DATA PROVIDED
===============
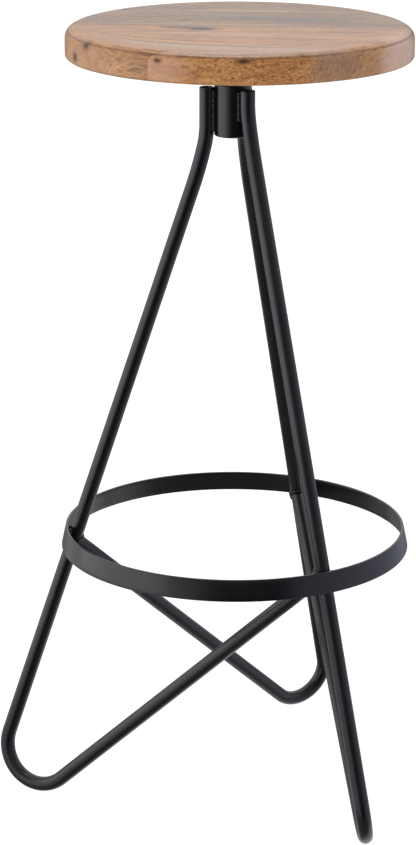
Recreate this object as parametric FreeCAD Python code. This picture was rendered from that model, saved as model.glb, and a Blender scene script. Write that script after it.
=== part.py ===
import FreeCAD, Part
import math, os

V = FreeCAD.Vector
os.makedirs("parts", exist_ok=True)

# ---------------------------------------------------------------------------
# Three-legged swivel bar stool: round wooden seat, three hairpin tube legs
# welded to a short hub collar, and a flat-bar footrest ring round the legs.
# Origin: on the swivel axis at floor level.  +Z up.  Millimetres.
# ---------------------------------------------------------------------------

# overall
HEIGHT = 765.0            # floor to top of the seat
SEAT_R = 165.0            # seat disc radius
SEAT_T = 28.0             # seat thickness
SEAT_X, SEAT_Y = 6.0, 0.0 # the disc is screwed on slightly off the swivel axis
SEAT_TOP_ROUND = 10.0     # rounded upper edge
SEAT_BOT_ROUND = 3.0      # small lower edge round
SEAT_TURN = -7.5          # grain direction of the seat at rest, degrees from +X
BOARD_CUTS = (-147.0, -2.0)  # glue lines between the three boards

# leg tubes
TUBE_R = 7.15             # outside radius
TUBE_WALL = 1.5
LEG_HUB_R = 24.9          # tube centre to swivel axis at the hub
LEG_TOP_Z = 707.5
BEND1_R, BEND1_A = 100.0, 13.0   # quick part of the upper bend
BEND2_R = 450.0                  # slow part of the upper bend
# The three hairpins are bent and welded by hand and differ by a few
# millimetres.  az: azimuth of the leg's vertical plane.  foot_r: where leg and
# brace lines would cross, from the axis.  knee_z: where the upright and sloping
# lines would cross.  brace_z: height where its brace meets the next leg's
# centre line (next = counter-clockwise seen from above).  bend_r: foot bend.
LEGS = [
    dict(name="left_leg_tube", az=180.0, foot_r=265.6, knee_z=651.5, brace_z=265.0, bend_r=38.0),
    dict(name="front_leg_tube", az=300.0, foot_r=264.0, knee_z=678.5, brace_z=258.9, bend_r=36.8),
    dict(name="rear_leg_tube", az=60.0, foot_r=263.0, knee_z=645.5, brace_z=257.8, bend_r=32.0),
]

# footrest ring, a flat bar rolled to a slight cone
RING_Z = 261.3            # mid height
RING_H = 20.0
RING_T = 3.0
RING_RO = 169.3           # outside radius at mid height
RING_FLARE = 4.2          # bottom edge stands out from the top edge by this
RING_X, RING_Y = 3.6, -1.0  # the ring is welded on slightly off centre
SEAM_AZ = 60.0
SEAM_GAP = 2.0

# hub
COLLAR_RO, COLLAR_RI = 17.75, 14.0
COLLAR_Z0, COLLAR_Z1 = 661.0, 711.0
BUSH_RI = 10.05
UP_BUSH_Z0 = 693.0
BUSH_FLANGE_R, BUSH_FLANGE_T = 16.5, 2.0
LO_BUSH_Z0, LO_BUSH_Z1 = 669.0, 684.0
WASHER_RI, WASHER_RO, WASHER_T = 10.4, 16.5, 2.0

# seat mounting
SPINDLE_R = 10.0
SPINDLE_Z0 = 663.0
SHOULDER_R = 14.0
PLATE_R, PLATE_T = 60.0, 4.0
SCREW_PCD = 90.0
SCREW_R, SCREW_HOLE_R = 2.0, 2.4
SCREW_HEAD_R, SCREW_HEAD_H = 4.0, 2.4
SCREW_DEPTH = 16.0
CLIP_T, CLIP_RI, CLIP_RO = 1.2, 9.5, 12.4
GROOVE_W = 1.3

SEAT_Z0 = HEIGHT - SEAT_T
PLATE_Z0 = SEAT_Z0 - PLATE_T
WASHER_Z0 = COLLAR_Z1 + BUSH_FLANGE_T
SHOULDER_Z0 = WASHER_Z0 + WASHER_T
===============
SET TASK
From the opening line of the data above, please print each line as written up to and including the line that contains "BOARD_CUTS = (-147.0, -2.0)", and nothing more.

FULL RESPONSE
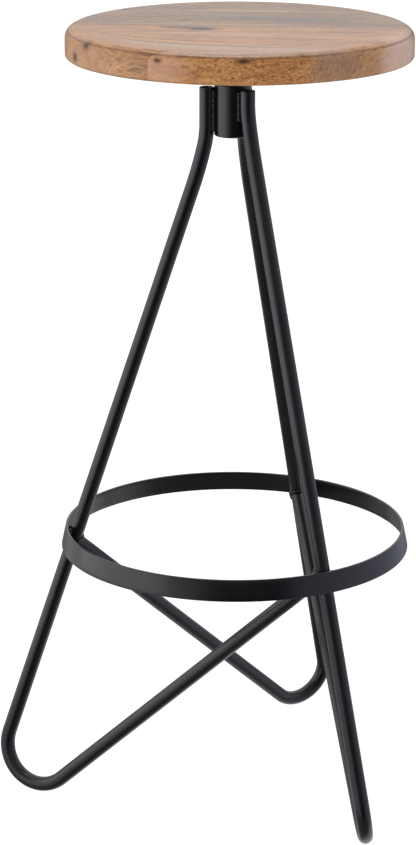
Recreate this object as parametric FreeCAD Python code. This picture was rendered from that model, saved as model.glb, and a Blender scene script. Write that script after it.
=== part.py ===
import FreeCAD, Part
import math, os

V = FreeCAD.Vector
os.makedirs("parts", exist_ok=True)

# ---------------------------------------------------------------------------
# Three-legged swivel bar stool: round wooden seat, three hairpin tube legs
# welded to a short hub collar, and a flat-bar footrest ring round the legs.
# Origin: on the swivel axis at floor level.  +Z up.  Millimetres.
# ---------------------------------------------------------------------------

# overall
HEIGHT = 765.0            # floor to top of the seat
SEAT_R = 165.0            # seat disc radius
SEAT_T = 28.0             # seat thickness
SEAT_X, SEAT_Y = 6.0, 0.0 # the disc is screwed on slightly off the swivel axis
SEAT_TOP_ROUND = 10.0     # rounded upper edge
SEAT_BOT_ROUND = 3.0      # small lower edge round
SEAT_TURN = -7.5          # grain direction of the seat at rest, degrees from +X
BOARD_CUTS = (-147.0, -2.0)  # glue lines between the three boards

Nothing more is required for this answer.